Students from the MOOC present their projects
Seated at the table of the Data Journalism Seminar, there were guests, who presented their work and cases related to data journalism, and eight students of the MOOC, Basic Techniques of Data Journalism, selected from the best projects presented during the course.
Rogério Moreira Júnior (Jornal Notícias do Dia/Florianópolis), Lilian Venturini (Nexo Jornal/São Paulo), Eduardo Militão (Correio Braziliense/Brasília), Vivian Guilherme Marques (Jornal Cidade/Rio Claro), Pedro Thiago Ezequiel de Andrade (Freelancer/Fortaleza), Lucas Thaynan Gomes dos Santos (Universidade Federal de Alagoas/Maceió), Luana Alves Damaceno (Blog A Diabetes e Eu/São Paulo) and Tânia Campelo Alves (Código 12 Comunicação Integrada/São José dos Campos) showed their projects and discussed with the other guests the challenges and prospects for the use of data becoming a daily practice for journalists.

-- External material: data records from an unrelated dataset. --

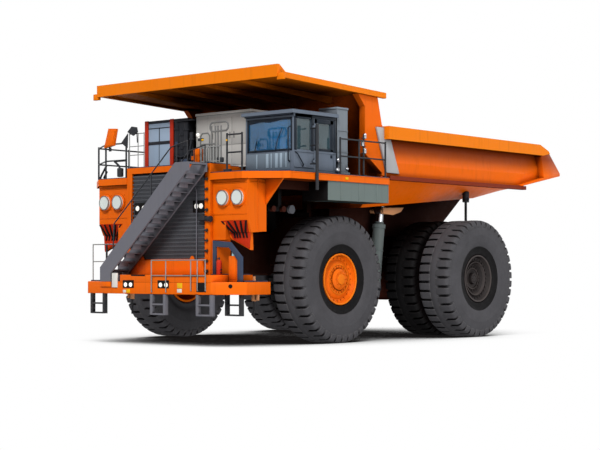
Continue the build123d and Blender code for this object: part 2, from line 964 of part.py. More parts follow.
keep("headlamp_housings", *both(housing.fuse(gusset, column, vent_box)))
lamps = []
lamp_depth = 110
for y in (lamp_inner_y, lamp_outer_y):
    lamps.append(
        rod(
            (housing_ahead + seat_gap, y, lamp_height),
            (housing_ahead + lamp_depth, y, lamp_height),
            lamp_radius,
        )
    )
keep("headlamps", *lamps, *[mirrored(lamp) for lamp in lamps])

# Bumper: a bowed beam with a taller middle, and platforms behind its ends
bumper_plan = [
    (bumper_back_ahead, bumper_end_half_width - 60),
    (bumper_end_ahead, bumper_end_half_width),
    (bumper_ahead, bumper_half_width),
    (bumper_ahead, -bumper_half_width),
    (bumper_end_ahead, -bumper_end_half_width),
    (bumper_back_ahead, -bumper_end_half_width + 60),
]
bumper = flat_plate(bumper_plan, bumper_bottom, bumper_low_top)
bumper = bumper.fuse(
    block(
        bumper_back_ahead,
        bumper_ahead,
        bumper_high_from,
        bumper_half_width,
        bumper_low_top - 10,
        bumper_high_top,
    ),
    cross_plate(
        [
            (-apron_half_width - 110, bumper_low_top - 10),
            (-apron_half_width - 110, apron_top - 180),
            (-apron_half_width + 130, apron_top),
            (apron_half_width, apron_top),
            (apron_half_width + 80, bumper_high_top - 10),
            (-apron_half_width, bumper_high_top - 10),
        ],
        face_ahead + seat_gap,
        face_ahead + apron_thick,
    ),
)
tow_pin_y = 900
tow_pin_radius = 50
tow_holes = both(
    rod(
        (bumper_ahead - 130, tow_pin_y, bumper_bottom - 50),
        (bumper_ahead - 130, tow_pin_y, bumper_high_top + 50),
        tow_pin_radius,
    )
)
locker = block(
    guard_ahead - 150,
    guard_ahead + 60,
    bumper_half_width + 20,
    bumper_half_width + 330,
    bumper_low_top + seat_gap,
    bumper_low_top + 700,
)
keep("bumper", bumper - tow_holes[0] - tow_holes[1], locker)

# Pipe guards that stand on the bumper's ends
guard_radius = 25
guard_foot = bumper_low_top + seat_gap
guard_top = bumper_low_top + 1070
left_guard = bent_pipe(
    [
        (guard_ahead, bumper_half_width - 460, bumper_high_top + seat_gap),
        (guard_ahead, bumper_half_width - 460, guard_top),
        (guard_ahead, bumper_half_width + 150, guard_top),
        (guard_ahead, bumper_half_width + 560, guard_top - 460),
        (guard_ahead, bumper_half_width + 560, guard_foot),
    ],
    guard_radius,
)
right_guard = bent_pipe(
    [
        (guard_ahead, -bumper_half_width + 540, guard_foot),
        (guard_ahead, -bumper_half_width + 540, guard_top),
        (guard_ahead, -bumper_half_width - 600, guard_top),
        (guard_ahead, -bumper_half_width - 600, guard_foot),
    ],
    guard_radius,
)
middle_post = rod(
    (guard_ahead, -bumper_half_width, guard_foot),
    (guard_ahead, -bumper_half_width, guard_top - guard_radius - seat_gap),
    guard_radius + 10,
)
keep("bumper_guards", left_guard, right_guard, middle_post)

# Boarding ladders under the bumper
rung_height = 40
ladder_foot = 820
ladder_half_width = 300
ladders = []
for y, setback in ((-2050, 0), (440, 0), (2230, 0), (2710, 620)):
    ladder = block(
        bumper_ahead - setback - 150,
        bumper_ahead - setback - 30,
        y - ladder_half_width,
        y + ladder_half_width,
        ladder_foot,
        bumper_bottom - seat_gap,
    )
    for low, high in ((ladder_foot + rung_height, 1090), (1090 + rung_height, bumper_bottom)):
        gap = ladder_half_width - 80
        ladder = ladder - block(
            bumper_ahead - setback - 200,
            bumper_ahead - setback,
            y - gap,
            y + gap,
            low,
            high,
        )
    ladders.append(ladder)
keep("boarding_ladders", *ladders)

# Stair: two stringers with treads and a landing held between them
half = stringer_depth / 2
foot_top = bumper_low_top + 400
head_bottom = centre_height - 250
landing_end_y = stair_head_y + 300
stringer_outline = [
    (stair_foot_y - half, bumper_low_top + seat_gap),
    (stair_foot_y - half, foot_top),
    (stair_head_y - half, centre_height),
    (landing_end_y, centre_height),
    (landing_end_y, head_bottom),
    (stair_head_y + half, head_bottom),
    (stair_foot_y + half, bumper_high_top + 50),
    (stair_foot_y + half, bumper_low_top + seat_gap),
]
stair_front = bumper_ahead - stringer_thick
stair_back = stair_front - stair_width
stringers = [
    cross_plate(stringer_outline, back, back + stringer_thick)
    for back in (stair_front, stair_back - stringer_thick)
]
treads = []
tread_first_height = bumper_low_top + 300
tread_last_height = centre_height - 330
for i in range(stair_tread_count):
    share = i / (stair_tread_count - 1)
    y = stair_foot_y + tread_half + share * (stair_head_y - stair_foot_y - tread_half)
    z = tread_first_height + share * (tread_last_height - tread_first_height)
    treads.append(
        block(
            stair_back + seat_gap,
            stair_front - seat_gap,
            y - tread_half,
            y + tread_half,
            z,
            z + tread_thick,
        )
    )
landing = block(
    stair_back + seat_gap,
    stair_front - seat_gap,
    stair_head_y + tread_half + 20,
    landing_end_y,
    centre_height - 60,
    centre_height,
)
keep("front_stair", *stringers, *treads, landing)

# Cab: a hollow shell with its windows cut, a door on the outer side and a roof
cab_box = block(cab_back_ahead, cab_front_ahead, cab_inner_y, cab_outer_y, cab_floor, cab_roof - seat_gap)
cab_room = block(
    cab_back_ahead + cab_wall,
    cab_front_ahead - cab_wall,
    cab_inner_y + cab_wall,
    cab_outer_y - cab_wall,
    cab_floor + cab_wall,
    cab_roof + 10,
)
door_front = cab_front_ahead - 820
door_back = cab_back_ahead + 110
door_bottom = cab_floor + 90
door_top = cab_head + 40
cut_in = 200
windscreen_hole = block(
    cab_front_ahead - cut_in,
    cab_front_ahead + 10,
    cab_inner_y + 100,
    cab_outer_y - 100,
    cab_sill,
    cab_head,
)
inner_window = block(
    cab_back_ahead + 150,
    cab_front_ahead - 150,
    cab_inner_y - 10,
    cab_inner_y + cut_in,
    cab_sill,
    cab_head,
)
rear_window = block(
    cab_back_ahead - 10,
    cab_back_ahead + cut_in,
    cab_inner_y + 250,
    cab_outer_y - 250,
    cab_sill + 100,
    cab_head,
)
door_hole = block(door_back, door_front, cab_outer_y - cut_in, cab_outer_y + 10, door_bottom, door_top)
quarter_window = block(
    door_front + 110,
    cab_front_ahead - 110,
    cab_outer_y - cut_in,
    cab_outer_y + 10,
    cab_sill,
    cab_head,
)
cab_shell = cab_box - cab_room - windscreen_hole - inner_window - rear_window - door_hole - quarter_window
roof_plate = block(
    cab_back_ahead - 60,
    cab_front_ahead + 120,
    cab_inner_y - 60,
    cab_outer_y + 60,
    cab_roof,
    cab_roof + cab_roof_thick,
)
keep("cab_roof", roof_plate)
door_gap = 8
hinge_pin_radius = 15
hinge_ahead = door_front - 4
hinge_y = cab_outer_y + 25
lug_height = 60
hinge_lugs = []
door_lugs = []
for z in (5000, 5950):
    hinge_lugs.append(
        block(hinge_ahead + 8, hinge_ahead + 80, cab_outer_y - 5, hinge_y + 20, z, z + lug_height)
    )
    hinge_lugs.append(rod((hinge_ahead, hinge_y, z), (hinge_ahead, hinge_y, z + lug_height), 22))
    hinge_lugs.append(block(hinge_ahead, hinge_ahead + 20, hinge_y - 15, hinge_y + 20, z, z + lug_height))
    hinge_lugs.append(
        rod((hinge_ahead, hinge_y, z), (hinge_ahead, hinge_y, z + 2 * lug_height), hinge_pin_radius)
    )
    low = z + lug_height + 1
    lug_top = low + lug_height - 10
    door_lug = rod((hinge_ahead, hinge_y, low), (hinge_ahead, hinge_y, lug_top), 22).fuse(
        block(hinge_ahead - 90, hinge_ahead, cab_outer_y - 5, hinge_y + 20, low, lug_top)
    )
    pin_hole = rod(
        (hinge_ahead, hinge_y, low - 10),
        (hinge_ahead, hinge_y, lug_top + 10),
        hinge_pin_radius + running_gap,
    )
    door_lugs.append(door_lug - pin_hole)
keep("cab_shell", cab_shell.fuse(*hinge_lugs))
door = block(
    door_back + door_gap,
    door_front - door_gap,
    cab_outer_y - cab_wall,
    cab_outer_y,
    door_bottom + door_gap,
    door_top - door_gap,
)
door_window = block(
    door_back + 130,
    door_front - 130,
    cab_outer_y - cut_in,
    cab_outer_y + 10,
    cab_sill + 60,
    cab_head - 80,
)
keep("cab_door", (door - door_window).fuse(*door_lugs))
seat = side_plate(
    [
        (6700, cab_floor + cab_wall + seat_gap),
        (6700, 5230),
        (6560, 5900),
        (6680, 5920),
        (6800, 5380),
        (7230, 5380),
        (7230, 5230),
        (7000, cab_floor + cab_wall + seat_gap),
    ],
    cab_inner_y + 650,
    cab_inner_y + 1180,
)
dashboard = block(
    cab_front_ahead - 450,
    cab_front_ahead - cab_wall - seat_gap,
    cab_inner_y + 150,
    cab_outer_y - 150,
    cab_floor + cab_wall + seat_gap,
    cab_sill,
)
keep("cab_interior", seat, dashboard)

# Control cabinet, grid box and stack on the decks
cabinet = block(
    cabinet_back_ahead,
    cabinet_front_ahead,
    cabinet_right_y,
    cabinet_left_y,
    centre_height + seat_gap,
    cabinet_top,
)
keep("control_cabinet", cabinet)
grid_box = block(
    grid_back_ahead,
    grid_front_ahead,
    grid_right_y,
    grid_left_y,
    centre_height + seat_gap,
    grid_top,
)
keep("grid_box", grid_box)
stack_ahead = 5850
stack = block(stack_ahead - 230, stack_ahead + 230, 2950, 3600, deck_height + seat_gap, 6600)
keep("intake_tower", stack)

# Handrails round the decks
def railing(points, base):
    """Posts at each (ahead, y) point, with two rails seated between neighbours."""
    post_radius = handrail_radius + 5
    reach = post_radius + seat_gap
    bars = []
    for a, y in points:
        bars.append(rod((a, y, base + seat_gap), (a, y, base + handrail_height), post_radius))
    for start, end in zip(points, points[1:]):
        run = Vector(end[0] - start[0], end[1] - start[1], 0)
        trim = run.normalized() * reach
        for height in (0.5, 0.96):
            z = base + handrail_height * height
            low = (start[0] + trim.X, start[1] + trim.Y, z)
            high = (end[0] - trim.X, end[1] - trim.Y, z)
            bars.append(rod(low, high, handrail_radius))
    return bars


edge = deck_half_width - 60
front_edge = deck_front_ahead - 60
corner_ahead = deck_front_ahead - deck_corner_back - 30
right_rail = railing(
    [
        (4600, -edge),
        (5900, -edge),
        (7150, -edge),
        (corner_ahead, -edge),
        (front_edge, -edge + deck_corner_in + 200),
        (front_edge, -grille_half_width - 290),
    ],
    deck_height,
)
left_rail = railing([(4200, edge), (5400, edge), (cab_back_ahead + 50, edge)], deck_height)
front_rail = railing(
    [(front_edge, grille_half_width + 810), (front_edge, edge - deck_corner_in)],
    deck_height,
)
side_post_radius = 45
side_post_y = deck_half_width + side_post_radius + seat_gap
side_post = rod(
    (cab_front_ahead - 610, side_post_y, skirt_bottom - 280),
    (cab_front_ahead - 610, side_post_y, cab_roof - 280),
    side_post_radius,
)
keep("deck_handrails", *right_rail, *left_rail, *front_rail, side_post)

# The mirror on the right front corner leans against the rail there
mirror_back = front_edge + handrail_radius + seat_gap
mirror_low = deck_height + 900
right_mirror = cross_plate(
    [
        (-edge + deck_corner_in + 240, mirror_low),
        (-edge + deck_corner_in + 430, mirror_low + 560),
        (-edge + deck_corner_in + 760, mirror_low + 540),
        (-edge + deck_corner_in + 640, mirror_low + 60),
    ],
    mirror_back,
    mirror_back + 90,
)
keep("right_mirror", right_mirror)

os.makedirs("parts", exist_ok=True)
for name, shape in parts.items():
    export_step(shape, f"parts/{name}.step")
    print(name, len(shape.solids()), round(shape.volume / 1e9, 4))
print("nodes", len(parts))
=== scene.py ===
import math

import bmesh
import bpy
from mathutils import Matrix, Vector


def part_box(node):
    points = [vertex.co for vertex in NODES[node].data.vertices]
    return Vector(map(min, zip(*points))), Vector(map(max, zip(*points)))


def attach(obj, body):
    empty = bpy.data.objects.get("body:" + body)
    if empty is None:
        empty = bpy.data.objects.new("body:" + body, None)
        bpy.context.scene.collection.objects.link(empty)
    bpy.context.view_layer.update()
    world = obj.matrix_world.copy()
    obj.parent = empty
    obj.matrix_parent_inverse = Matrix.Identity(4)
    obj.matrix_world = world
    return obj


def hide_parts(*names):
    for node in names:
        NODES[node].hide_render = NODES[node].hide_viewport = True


bl_info = {
    "name": "Mining dump truck",
    "version": (1, 0, 0),
    "blender": (4, 5, 0),
    "location": "View3D > Sidebar > Dump truck",
    "description": "Dresses the packed dump truck with its tyres, lamps, rails, glass and paint",
    "category": "Object",
}

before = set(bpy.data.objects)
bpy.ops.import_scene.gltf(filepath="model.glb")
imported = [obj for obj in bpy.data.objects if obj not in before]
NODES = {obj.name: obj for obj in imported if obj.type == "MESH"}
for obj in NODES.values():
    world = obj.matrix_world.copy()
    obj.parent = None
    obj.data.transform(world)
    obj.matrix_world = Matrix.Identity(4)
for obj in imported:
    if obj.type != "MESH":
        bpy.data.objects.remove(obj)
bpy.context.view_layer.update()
REAR_AXLE_X = -2.305
WHEEL_Z = (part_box("front_tyre_left")[0][2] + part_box("front_tyre_left")[1][2]) / 2
FRONT_AXLE = 5.84
FRONT_WHEEL_Y = 3.074
REAR_WHEEL_Y = 3.739
TWIN_SPACING = 1.29
BUMPER_FACE = 9.965
STAIR_FACE = 10.01
SIDES = (("left", 1), ("right", -1))
PAINTS = {}


def at(ahead, y, z):
    """A point given by its distance ahead of the rear axle, its place to the left and its height."""
    return Vector((ahead + REAR_AXLE_X, y, z))


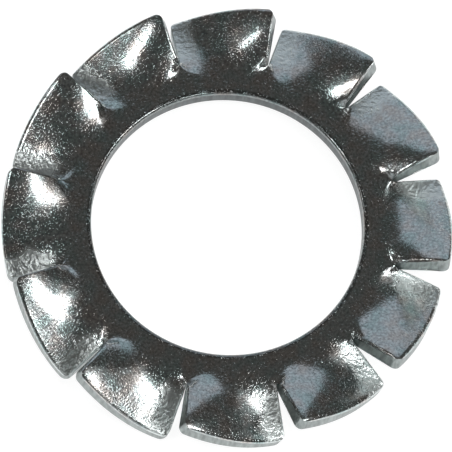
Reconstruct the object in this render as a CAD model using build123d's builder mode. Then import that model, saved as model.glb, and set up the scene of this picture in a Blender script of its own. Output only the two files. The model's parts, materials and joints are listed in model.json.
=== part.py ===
"""Toothed lock washer: a flat sheet ring whose rim is slit all round into twisted teeth.

One piece, pressed from sheet steel. Each tooth keeps its root in the plane of the ring and is
twisted about its own radial centre line, so that one corner stands up and the other hangs down.

Frame: millimetres, +Z along the bore, origin at the bore's centre on the ring's middle plane.
"""

from math import cos, degrees, pi, radians, sin, tan
import os

from build123d import *

# --- Driving dimensions ----------------------------------------------------------------------
bore_diameter = 13.0
ring_width = 1.7  # solid ring, from the bore wall to the slit roots
slit_length = 2.55  # from a slit root out to the rim
sheet_thickness = 0.95
tooth_count = 12
tooth_twist = 27.5  # degrees at the rim, counter-clockwise corner down
tooth_lift = 0.1  # rise of a tooth's centre line from the fold to the rim
slit_width_at_root = 0.15
slit_width_at_rim = 0.6
bore_edge_radius = 0.2  # rolled edge where the punch entered
tooth_corner_radius = 0.35

# --- Worked out from them --------------------------------------------------------------------
bore_radius = bore_diameter / 2
slit_root_radius = bore_radius + ring_width
rim_radius = slit_root_radius + slit_length
half_pitch = pi / tooth_count

# A tooth leaves the ring along a straight fold line between two slit roots, so the ring's
# outer boundary is a polygon with one side for each tooth.
fold_distance = slit_root_radius * cos(half_pitch)
tooth_length = rim_radius - fold_distance

# --- Tooth -----------------------------------------------------------------------------------
# The section across the tooth is the sheet's rectangle, turned about the radial centre line.
section_count = 6
loft_length = 1.15 * tooth_length  # past the rim, which then trims it


def bend_at(share):
    """Part of the twist and lift that a tooth has at a share of its length: all of it by the rim."""
    remaining = max(1 - share, 0)
    return 1 - remaining**4 * (1 + 4 * share)


def slit_width_at(share):
    """Width of the slit seen from above, which widens outwards as the teeth turn away."""
    return slit_width_at_root + (slit_width_at_rim - slit_width_at_root) * share


with BuildPart() as tooth:
    for index in range(section_count):
        reach = loft_length * index / (section_count - 1)
        distance = fold_distance + reach
        share = reach / tooth_length
        twist = radians(tooth_twist) * bend_at(share)
        height = tooth_lift * bend_at(share)
        plan_width = 2 * distance * tan(half_pitch) - slit_width_at(share)
        across_tooth = (0, cos(twist), -sin(twist))
        with BuildSketch(Plane(origin=(distance, 0, height), x_dir=across_tooth, z_dir=(1, 0, 0))):
            Rectangle(plan_width / cos(twist), sheet_thickness)
    loft()

    # The rim was cut square to the sheet while it was flat, so it leans with the tooth.
    rim_normal = (0, sin(radians(tooth_twist)), cos(radians(tooth_twist)))
    with BuildSketch(Plane(origin=(0, 0, tooth_lift), x_dir=(-1, 0, 0), z_dir=rim_normal)):
        Circle(rim_radius)
    extrude(amount=2 * sheet_thickness, both=True, mode=Mode.INTERSECT)

    rim_wall = tooth.faces().sort_by(Axis.X)[-1]
    corner_edges = rim_wall.edges().sort_by(SortBy.LENGTH)[:2]
    fillet(corner_edges, tooth_corner_radius)

# --- Washer ----------------------------------------------------------------------------------
with BuildPart() as lock_washer:
    with BuildSketch(Plane.XY.offset(-sheet_thickness / 2)):
        RegularPolygon(slit_root_radius, tooth_count, rotation=degrees(half_pitch))
        Circle(bore_radius, mode=Mode.SUBTRACT)
    extrude(amount=sheet_thickness)

    bore_upper_edge = lock_washer.edges().filter_by(GeomType.CIRCLE).sort_by(Axis.Z)[-1]
    fillet(bore_upper_edge, bore_edge_radius)

    with PolarLocations(0, tooth_count):
        add(tooth.part)

lock_washer.part.label = "lock_washer"
os.makedirs("parts", exist_ok=True)
export_step(lock_washer.part, "parts/lock_washer.step")
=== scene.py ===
import bpy
import json
import math
from mathutils import Matrix, Vector


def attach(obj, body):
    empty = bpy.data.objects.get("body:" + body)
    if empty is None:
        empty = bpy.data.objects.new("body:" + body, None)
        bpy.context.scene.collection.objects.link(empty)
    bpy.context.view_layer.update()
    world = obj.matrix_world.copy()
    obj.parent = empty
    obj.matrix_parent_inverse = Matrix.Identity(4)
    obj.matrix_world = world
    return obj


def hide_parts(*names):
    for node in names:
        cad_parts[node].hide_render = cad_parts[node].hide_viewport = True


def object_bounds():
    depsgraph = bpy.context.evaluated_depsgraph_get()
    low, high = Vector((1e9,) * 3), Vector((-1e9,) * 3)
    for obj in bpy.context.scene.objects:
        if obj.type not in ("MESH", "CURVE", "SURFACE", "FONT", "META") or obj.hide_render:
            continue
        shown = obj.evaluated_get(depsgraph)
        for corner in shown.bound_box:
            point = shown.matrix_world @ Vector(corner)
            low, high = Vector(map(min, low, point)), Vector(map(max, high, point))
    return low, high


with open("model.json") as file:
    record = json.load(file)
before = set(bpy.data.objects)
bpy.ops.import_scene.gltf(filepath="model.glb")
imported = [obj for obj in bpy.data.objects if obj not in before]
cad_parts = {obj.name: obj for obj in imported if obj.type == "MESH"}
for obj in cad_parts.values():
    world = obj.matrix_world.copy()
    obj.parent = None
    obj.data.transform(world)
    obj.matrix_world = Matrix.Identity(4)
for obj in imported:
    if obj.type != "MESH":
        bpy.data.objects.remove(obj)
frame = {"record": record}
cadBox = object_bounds()
mm = 0.001
boreRadius = frame["record"]["mounts"][0]["dims"]["r_mm"]
noiseSpan = (0.3, 0.7)  # nearly all of a noise texture lies between these


def linear(hexColour):
    parts = [int(hexColour[i:i + 2], 16) / 255 for i in (1, 3, 5)]
    return [c / 12.92 if c <= 0.04045 else ((c + 0.055) / 1.055) ** 2.4 for c in parts] + [1]


# adds one node, sets its properties, and fills its inputs with values or with (node, output)
def addNode(tree, kind, settings=None, inputs=None):
    node = tree.nodes.new(kind)
    for name, value in (settings or {}).items():
        setattr(node, name, value)
    for key, value in (inputs or {}).items():
        socket = node.inputs[key]
        if isinstance(value, tuple) and isinstance(value[0], bpy.types.Node):
            tree.links.new(value[0].outputs[value[1]], socket)
        else:
            socket.default_value = value
    return node


# rises from 0 to 1 between two distances from the bore wall, in millimetres
def addAwayFromBore(tree, place, span):
    flat = addNode(tree, "ShaderNodeVectorMath", {"operation": "MULTIPLY"}, {
        0: (place, "Object"), 1: (1 / mm, 1 / mm, 0)})
    radius = addNode(tree, "ShaderNodeVectorMath", {"operation": "LENGTH"}, {0: (flat, 0)})
    return addNode(tree, "ShaderNodeMapRange", {"interpolation_type": "SMOOTHSTEP"}, {
        "Value": (radius, "Value"), "From Min": boreRadius + span[0], "From Max": boreRadius + span[1]})


print("finishes")

# sizes in millimetres
plating = {
    "tints": ("#dcd8d4", "#d9dfdf", "#cbdcdb"),  # interference colours of the passivated zinc
    "tintStops": (0.34, 0.5, 0.66),  # noise values at which these stand
    "tint": 0.9,  # size of a tinted patch
    "roughness": 0.15,
    "grain": 0.08,  # the zinc's own grain is nearer 0.01 and is drawn this coarse to show
    "grainDepth": 0.005,
    "mottle": 0.12,  # size of a dull speck
    "mottling": (0.6, 1.0),  # how much light the metal keeps where it is dullest and brightest
    "pit": 0.085,  # knocks from the plating barrel, also drawn coarse enough to show
    "pitDepth": 0.0095,
    "pitShare": (0.575, 0.87),  # part of the noise that becomes pits
    "pitRoughness": 0.3,
    "boreEdge": (0.16, 0.28),  # distances from the bore wall over which its rolled edge ends
    "boreEdgePits": 3.2,  # times deeper on the rolled edge
    "boreEdgeDulling": 0.5,  # painted shade: share of its brightness that the rolled edge keeps where it turns into the bore
    "ripple": 1.4,  # slow unevenness of the pressed surface
    "rippleDepth": 0.02,
    "bruise": 0.2,  # dents left by the die on the lowered side of a tooth
    "bruiseDepth": 0.06,
    "bruiseRoughness": 0.28,
    # paler teal of the dented zinc, lightened further as painted light on the strip
    "bruiseColour": "#e4ebea",
    "bruiseFrom": (0.4, 0.62),  # shares of a half tooth between which the bruised strip starts
    "bruiseEdge": 1.1,  # size of the bends in the strip's edge
    "bruiseWander": 0.6,  # how far they reach, as a share of a half tooth
    "bruiseOutwards": (0.3, 0.6),  # shares of the twist between which the strip starts
}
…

"I'm managing to apply much of what I learned in the course in my professional routine. The course opened my mind, I have since published several data-based articles in the newspaper," said Vivian Marques, of the newspaper Cidade de Rio Claro.
At the end of the event, participants spoke about ideas to form a network of data journalists and of preparing to carry out a major seminar on the subject next year.
The massive course Basic Techniques of Data Journalism was the third MOOC in Portuguese that the Knight Center has organized in partnership with the ANJ, with Google's support. The first was "Introduction to Data Visualization and Infographics" and the second was "Introduction to Mobile Journalism", both held in 2014. Before MOOCs, the ANJ opened its international partnership for training with the Knight Center with the course "Introduction the Data Journalism "taught by José Roberto de Toledo.
This was also the 16th MOOC offered by the Knight Center of the University of Texas at Austin since it launched its pioneering program in 2012, which is unique in the world of massive open online courses specializing in journalism. The initiative has benefited over 70,000 people from 160 countries.